>>
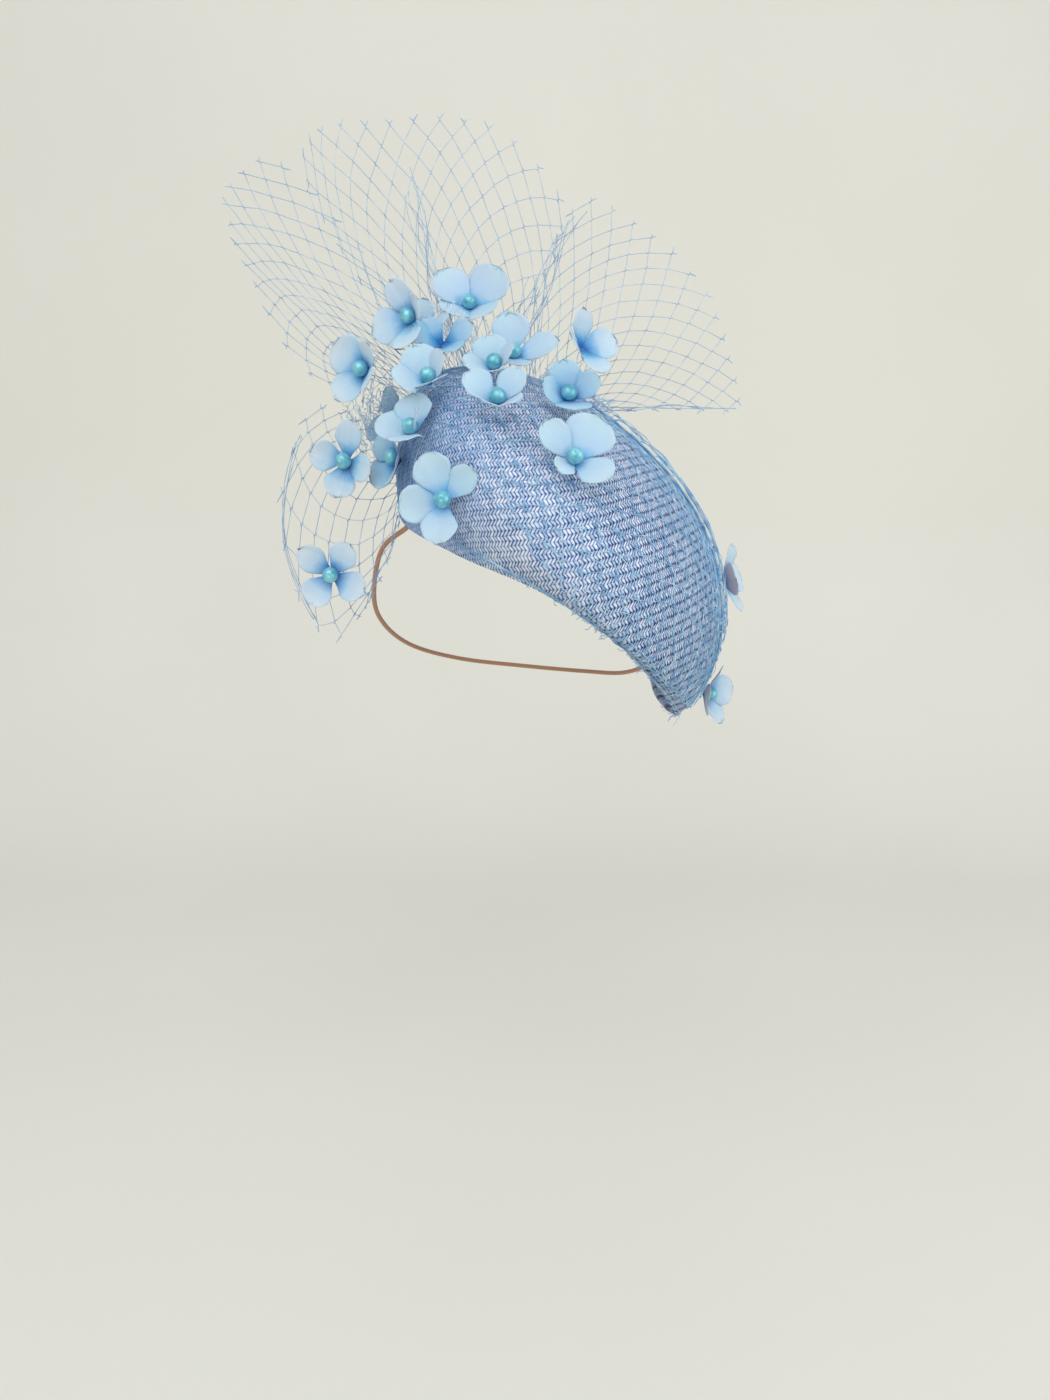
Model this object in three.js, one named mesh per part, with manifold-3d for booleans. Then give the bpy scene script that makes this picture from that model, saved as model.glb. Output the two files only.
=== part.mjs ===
import * as THREE from 'three';
import { mergeVertices } from 'three/addons/utils/BufferGeometryUtils.js';
import Module from 'manifold-3d';

// Percher fascinator: a teardrop base of woven straw worn tilted over one eye, with gathered fans of
// diamond veiling, fabric hydrangea flowers with pearl centres, and an elastic behind the head.
// Millimetres, +Z up, the wearer's face towards -Y and the wearer's left towards +X.
// The origin is the top of the head that the base sits on.

const wasm = await Module();
wasm.setup();

const { MathUtils, Vector3 } = THREE;

// Clearance between pieces that are sewn to each other
const seam = 0.35;

// Straw base: its radius at the rim, the height of its crown over the rim, and its wall
const baseRadius = 90;
const baseHeight = 83;
const strawWall = 2;

// Where the base sits on the head, which way its pointed tip runs and which way its crown stands
const baseCentre = new Vector3(18, -9.5, -84);
const tipDirection = new Vector3(0.81, -0.11, -0.58).normalize();
const crownDirection = new Vector3(0.54, -0.27, 0.8);

// The crown lies off the middle: towards the round end and towards the front, as shares of the radius
const crownTowardsEnd = 0.37;
const crownTowardsFront = 0.09;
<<
# REQUIRED WORK:
From the listing above, extract every line exactly as it stands.

# RESULT:
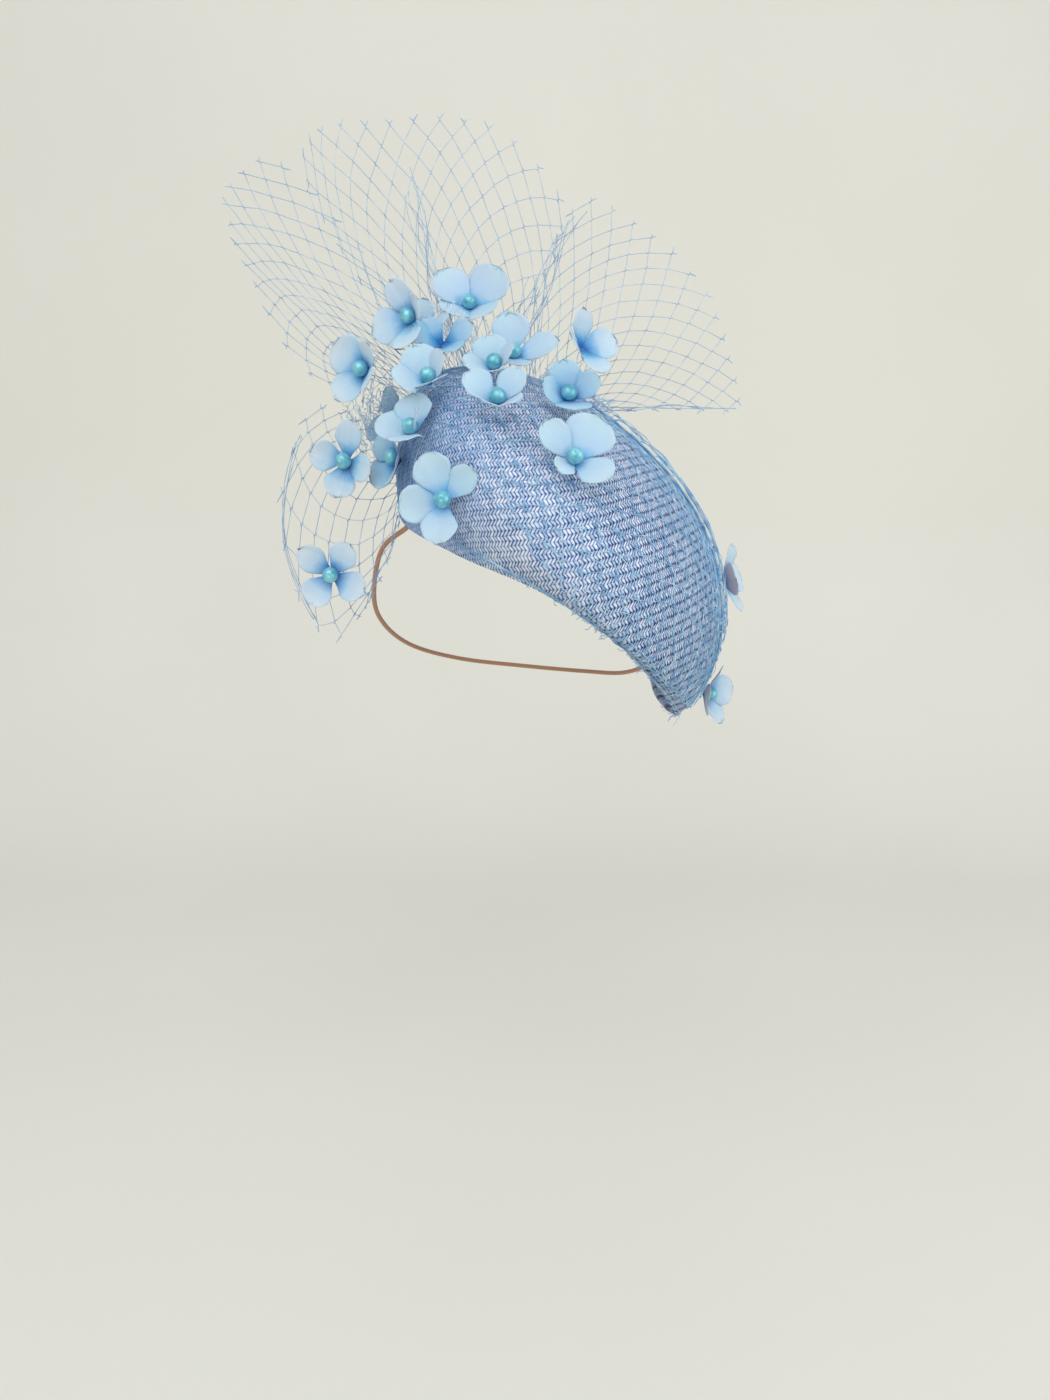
Model this object in three.js, one named mesh per part, with manifold-3d for booleans. Then give the bpy scene script that makes this picture from that model, saved as model.glb. Output the two files only.
=== part.mjs ===
import * as THREE from 'three';
import { mergeVertices } from 'three/addons/utils/BufferGeometryUtils.js';
import Module from 'manifold-3d';

// Percher fascinator: a teardrop base of woven straw worn tilted over one eye, with gathered fans of
// diamond veiling, fabric hydrangea flowers with pearl centres, and an elastic behind the head.
// Millimetres, +Z up, the wearer's face towards -Y and the wearer's left towards +X.
// The origin is the top of the head that the base sits on.

const wasm = await Module();
wasm.setup();

const { MathUtils, Vector3 } = THREE;

// Clearance between pieces that are sewn to each other
const seam = 0.35;

// Straw base: its radius at the rim, the height of its crown over the rim, and its wall
const baseRadius = 90;
const baseHeight = 83;
const strawWall = 2;

// Where the base sits on the head, which way its pointed tip runs and which way its crown stands
const baseCentre = new Vector3(18, -9.5, -84);
const tipDirection = new Vector3(0.81, -0.11, -0.58).normalize();
const crownDirection = new Vector3(0.54, -0.27, 0.8);

// The crown lies off the middle: towards the round end and towards the front, as shares of the radius
const crownTowardsEnd = 0.37;
const crownTowardsFront = 0.09;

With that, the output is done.